Plaintiffs in Jesner v. Arab Bank have sought certiorari from the United States Supreme Court requesting that the Court take up, and answer, the unresolved question of whether the Alien Tort Statute (ATS) permits corporate liability for violations of the law of nations. Seeking certiorari does not ensure that the Supreme Court will agree to hear the case—the Court agrees to hear only a small fraction of the cases submitted to it for review. In this case, however, the chances of review are somewhat increased because: (i) there is currently a split between the various Courts of Appeal on the question of whether corporate liability is possible in a claim brought under the ATS, and (ii) because the Second Circuit, which decided Jesner, specifically noted that the issue could benefit from the Supreme Court’s review.
Briefly, plaintiffs sued Arab Bank, which is one of the largest financial institutions in Jordan, several years ago alleging a variety of claims, including some under the ATS. The plaintiffs, U.S. and foreign nationals who were injured, or whose family members were killed or injured in certain terrorist attacks carried out in Israel, seek to hold the bank responsible for allegedly financing and facilitating the activities of Hamas, which the United States has labelled a terrorist organization. (Arab Bank previously settled claims brought on the basis of the same conduct by plaintiffs under the U.S. Anti-Terrorism Act, which allows U.S. citizens to pursue claims arising from international terrorism, having lost its bid to avoid liability in court.)
With respect to the ATS claims, the Second Circuit ruled for Arab Bank. The Second Circuit applied an earlier Second Circuit decision and held that ATS does not permit claims against corporations. That case, Kiobel v. Royal Dutch Petroleum, went to the Supreme Court, which ultimately decided the case on different grounds, finding that the presumption against extraterritorial application of U.S. law bars ATS claims that lack a sufficient connection to the United States. In rejecting the possibility that the claims presented in Kiobel had sufficient connections to the United States to permit them to go forward, the Court ruled that “it would reach too far to say” that [a defendant’s] mere corporate presence [in the United States] suffices.”
The question the Jesner plaintiffs, represented by Stanford Law School and two law firms, now ask the Court to address is the question left unanswered in Kiobel: whether a corporation, as opposed to a natural person, can be found liable under the ATS. The certiorari petition notes that several Courts of Appeal—by a margin of, according to the petition, “four to one”—have decided that the ATS permits corporate liability. Plaintiffs also argue that the Supreme Court’s decision in Kiobel suggests (or appears to suggest) that the ATS contemplates corporate liability. The petition disputes what it describes as the Second Circuit’s outlier position that, following Kiobel’s introduction of the “touch and concern” test, the issue of whether the ATS allows corporate liability will “rarely” matter. In support, and among other arguments, the petition points to another case currently making its way through the Second Circuit, involving terror financing allegations against another financial institution.

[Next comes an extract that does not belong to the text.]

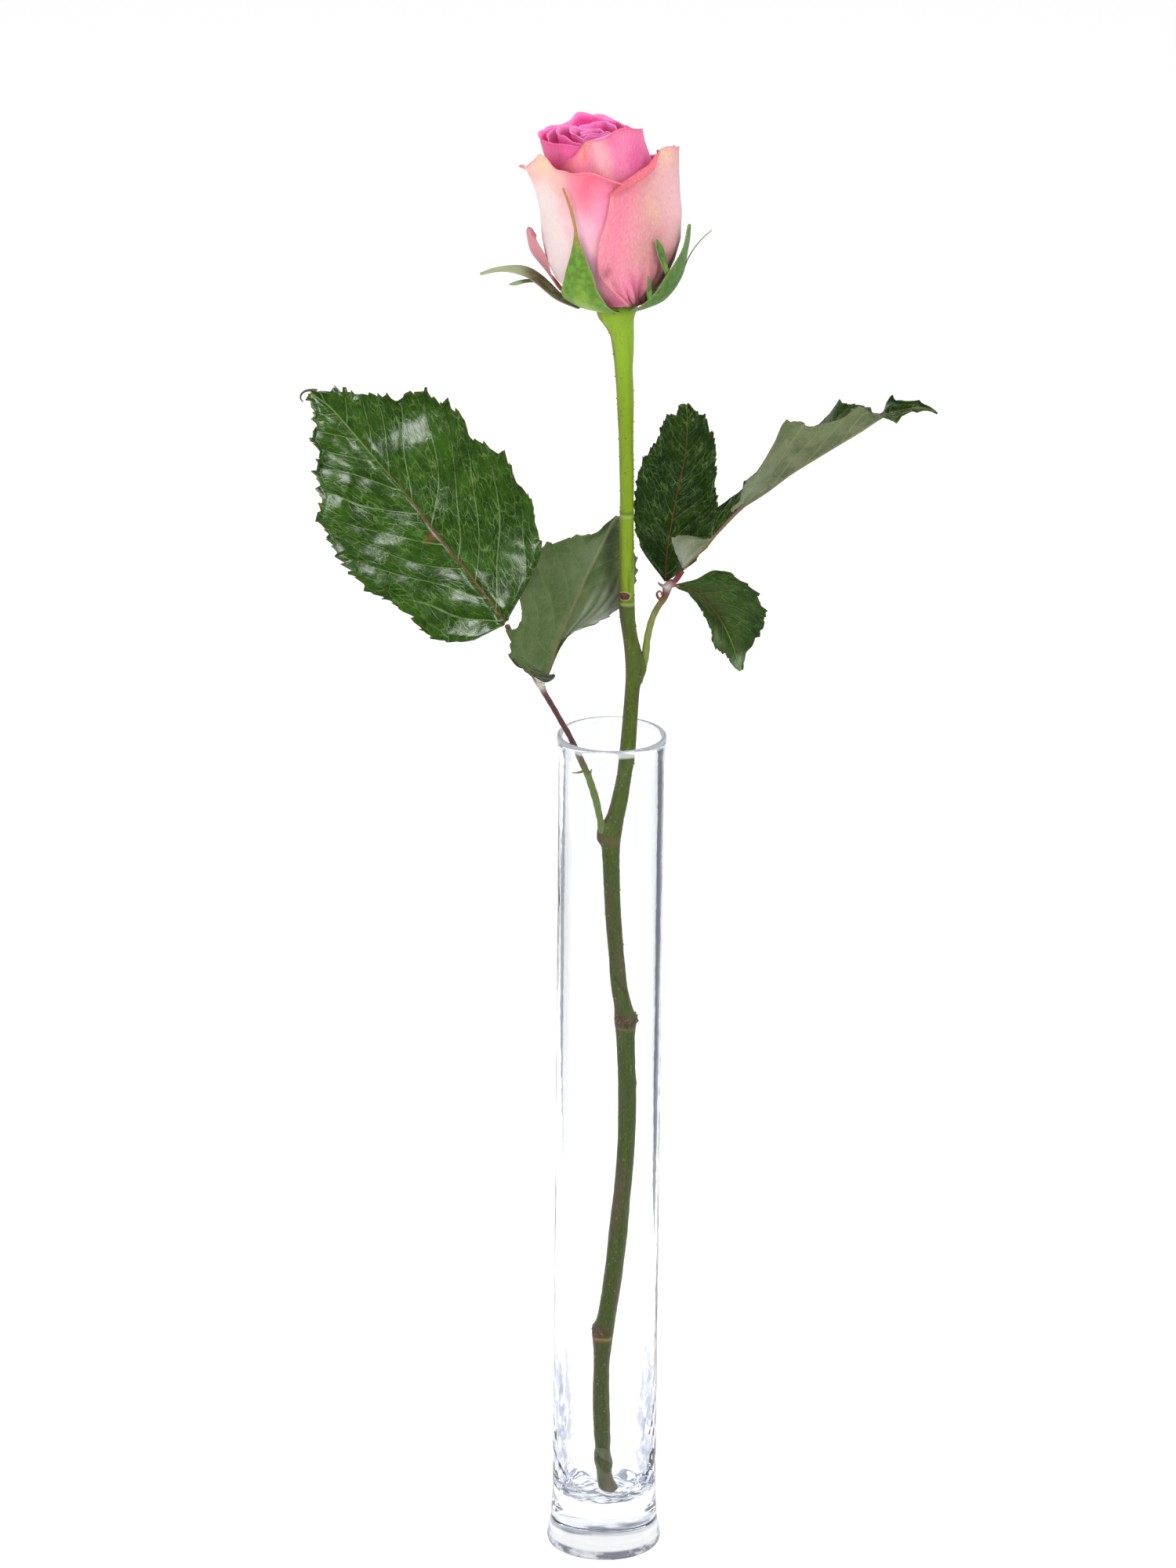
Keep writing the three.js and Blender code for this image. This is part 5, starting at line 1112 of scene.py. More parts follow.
def stem_material():
    g = Graph("stem_skin")
    pos = g.place()
    x, y, z = g.split(pos)
    zmm, xmm, ymm = g.mul(z, 1000.0), g.mul(x, 1000.0), g.mul(y, 1000.0)
    n1 = g.noise(g.vector(g.mul(x, 900.0), g.mul(y, 900.0), g.mul(z, 110.0)), 1.0, 4.0, 0.65)
    n2 = g.noise(pos, 260.0, 4.0, 0.6)
    n3 = g.noise(pos, 1500.0, 3.0, 0.65)
    # colour by height: bright at the top, olive in the middle, grey-green at the foot
    bright = (0.235, 0.385, 0.022)
    fresh = (0.180, 0.285, 0.009)
    olive = (0.072, 0.112, 0.012)
    lower = (0.036, 0.058, 0.005)
    low = (0.038, 0.050, 0.010)
    col = g.mix(g.range(zmm, 60.0, 66.0), low, lower)
    col = g.mix(g.range(zmm, 205.0, 262.0), col, olive)
    col = g.mix(g.range(g.add(zmm, g.mul(n2, 6.0)), 291.0, 297.0), col, fresh)
    col = g.mix(g.range(zmm, 340, 368), col, bright)
    dark = g.mix(0.62, col, (0.030, 0.055, 0.010))
    col = g.mix(g.mul(g.range(n1, 0.48, 0.70), g.range(zmm, 330.0, 280.0, 0.22, 0.85)), col, dark)
    light = g.mix(0.5, col, (0.20, 0.25, 0.06))
    col = g.mix(g.mul(g.range(n1, 0.46, 0.28), g.range(zmm, 330.0, 280.0, 0.10, 0.45)), col, light)
    # brownish blush on the flanks
    flank = g.noise(g.vector(g.mul(x, 240.0), g.mul(y, 240.0), g.mul(z, 30.0)), 1.0, 3.0, 0.55)
    col = g.mix(g.mul(g.range(flank, 0.47, 0.64), g.range(zmm, 330.0, 285.0, 0.0, 0.65)), col, (0.078, 0.048, 0.030))
    lent = g.range(g.cells(pos, 420.0), 0.10, 0.18, 1.0, 0.0)
    col = g.mix(g.mul(lent, 0.35), col, (0.22, 0.23, 0.10))
    grain = g.noise(g.vector(g.mul(x, 2600.0), g.mul(y, 2600.0), g.mul(z, 900.0)), 1.0, 3.0, 0.6)
    old = g.range(zmm, 300.0, 250.0)
    col = g.mix(g.mul(g.mul(g.range(grain, 0.54, 0.70), old), 0.50), col, (0.135, 0.120, 0.035))
    col = g.mix(g.mul(g.mul(g.range(grain, 0.46, 0.30), old), 0.55), col, (0.016, 0.022, 0.006))
    # scars and nodes: height, half width, colour, strength
    for (h, half, colour, amount) in ((217.6, 1.4, (0.110, 0.060, 0.036), 0.55), (163.9, 1.3, (0.050, 0.026, 0.014), 0.85), (161.3, 0.5, (0.150, 0.100, 0.060), 0.7),
                                      (67.6, 1.3, (0.060, 0.035, 0.022), 0.55), (65.0, 0.55, (0.300, 0.150, 0.055), 0.75), (316.0, 0.5, (0.045, 0.090, 0.014), 0.6), (315.0, 0.4, (0.300, 0.380, 0.120), 0.6),
                                      (289.0, 0.55, (0.260, 0.330, 0.090), 0.75), (287.8, 0.45, (0.045, 0.075, 0.014), 0.5)):
        q = g.math("DIVIDE", g.add(g.sub(zmm, h), g.mul(g.sub(n2, 0.5), 1.4)), half)
        b = g.math("EXPONENT", g.mul(g.mul(q, q), -1.0))
        col = g.mix(g.mul(b, amount), col, colour)
    # oval scar where a side shoot was cut off
    sx = g.math("DIVIDE", g.sub(xmm, 3.1), 1.75)
    sz = g.math("DIVIDE", g.sub(zmm, 291.6), 1.15)
    front = g.range(ymm, -1.2, -0.4, 1.0, 0.0)
    ring = g.add(g.mul(sx, sx), g.mul(sz, sz))
    col = g.mix(g.mul(g.range(ring, 1.1, 1.5, 1.0, 0.0), front), col, (0.30, 0.34, 0.12))
    col = g.mix(g.mul(g.range(ring, 0.75, 1.05, 1.0, 0.0), front), col, g.mix(g.range(n3, 0.45, 0.6), (0.060, 0.018, 0.014), (0.155, 0.055, 0.045)))
    # diagonal scar
    dx = g.sub(xmm, 3.2)
    line = g.math("ABSOLUTE", g.add(g.add(g.sub(zmm, 174.6), g.mul(dx, 1.45)), g.mul(g.sub(n2, 0.5), 1.2)))
    diag = g.mul(g.mul(g.range(line, 0.3, 0.9, 1.0, 0.0), g.range(g.math("ABSOLUTE", dx), 1.5, 2.2, 1.0, 0.0)), g.range(ymm, 0.2, 0.8, 1.0, 0.0))
    col = g.mix(g.mul(diag, 0.85), col, (0.035, 0.026, 0.012))
    # brownish flank on the left
    angle, _ = g.uv()
    away = g.math("ABSOLUTE", g.sub(g.add(angle, g.mul(g.sub(n2, 0.5), 0.10)), 0.555))
    col = g.mix(g.mul(g.range(away, 0.085, 0.02), g.range(n1, 0.35, 0.6, 0.25, 0.75)), col, g.mix(g.range(zmm, 290, 300), (0.080, 0.045, 0.028), (0.185, 0.100, 0.040)))
    # cut end
    col = g.mix(g.range(zmm, 15.9, 15.2), col, (0.16, 0.10, 0.045))
    h = g.add(g.mul(n1, 1.0), g.add(g.mul(n3, 0.5), g.mul(lent, 0.8)))
    bump = g.bump(h, 0.00026, 0.8)
    return g.finish(g.principled(**{"Base Color": col, "Roughness": 0.40, "Normal": bump, "Specular IOR Level": 0.25}))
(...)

In that case, Licci v. Lebanese Canadian Bank, the Second Circuit concluded that plaintiffs’ ATS claims had “surpassed [Kiobel’s] jurisdictional hurdle,” since the conduct alleged touched and concerned the United States with the requisite “sufficient force” necessary to survive dismissal, and had stated a claim for a violation of the law of nations. Specifically, the court pointed to the bank’s use of a correspondent banking account in New York to facilitate wire transfers to a terrorist organization that enabled and facilitated terrorist rocket attacks harming or killing plaintiffs and their decedents. Ultimately, however, the court determined that the circuit’s bar on corporate liability under the ATS foreclosed the claims.
Back to Jesner, Arab Bank’s opposition is due on November 12. The petitioners have consented to any and all amicus briefs, and we expect at least one from Arab Bank. We will continue to monitor.